I’d kill him. But no. hahah a waste of good looks ^^
But anyway, ARGGG!! I bet you he was supposed to play Armand. Is the world really lacking on bishounen guys? Why does (candalf forbidden) “ANTONIO BANDERAS” have to play my sweet, adorable, submissive, marius-whipped Amadeo? Oh why lord? WHY?
First he’s old. Second, he soooo does NOT get the hair. Too tall. And lastly, HE’S REALITY FORSAKEN DAMNED NOT PRETTY!!! could I stress that any farther?!
Ahem ahem and one more ahem
As for the earlier recess, we talked about my favorite topic. ^^ my son. I am a really proud mother damned ye. But putting that aside.
Char has three kids.
One is sasuke. Char and I have decided to engage our young ones. Ala arranged marriage but they don’t know it yet. Hehehe…
Two is Killua. Ok this might seem strange to who ever but yes. I am having an affair with my nephew. WHAT?! They did it in Lion King 2. I mean if lions do it then we as more “intellectual” have more than any damned given right to do so.
Third is Soujirou. Ah yes… Another koi. Oh nonononono…. Char keeps him while he’s still a kid and I get him when he hits puberty. Ok. Somehow that is weird.
And why do I even bother announcing my semi against catholic religion affair (but yes, they are 2d) to the whole web (if the care to take a peep)? It’s my fucking blog so bugger off.
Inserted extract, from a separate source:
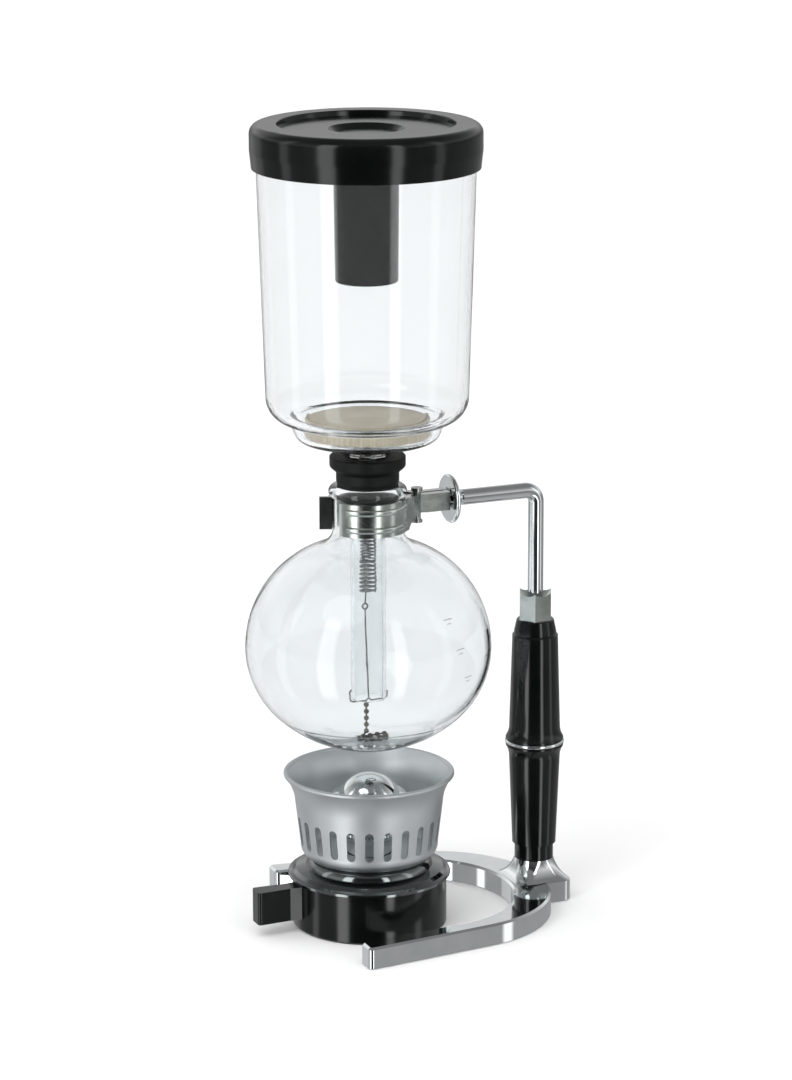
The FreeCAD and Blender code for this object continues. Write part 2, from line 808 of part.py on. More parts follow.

Today, I wasted my saliva and probable study time to tell stories of my son to Erika and Char. But mostly to Erika since she’s my classmate. However I got her pretty lost because I suck at story telling and she’s too lazy to d/l the stuff herself.
Haha.
…
Ah yes. Went to library and gave my stomach an orgasm while torturing my eyeballs. Yes, I was looking at food porn… or so Erika sez. Yes I was staring at a chocolate cookbook and… there goes my stomach.
Hmm…. Chocolate…. >drool<
I almost did.
But anyway. I say, it’s masochism. And semily food porn. Coz it has the rule “you could look but you cant touch. Have a nice day.”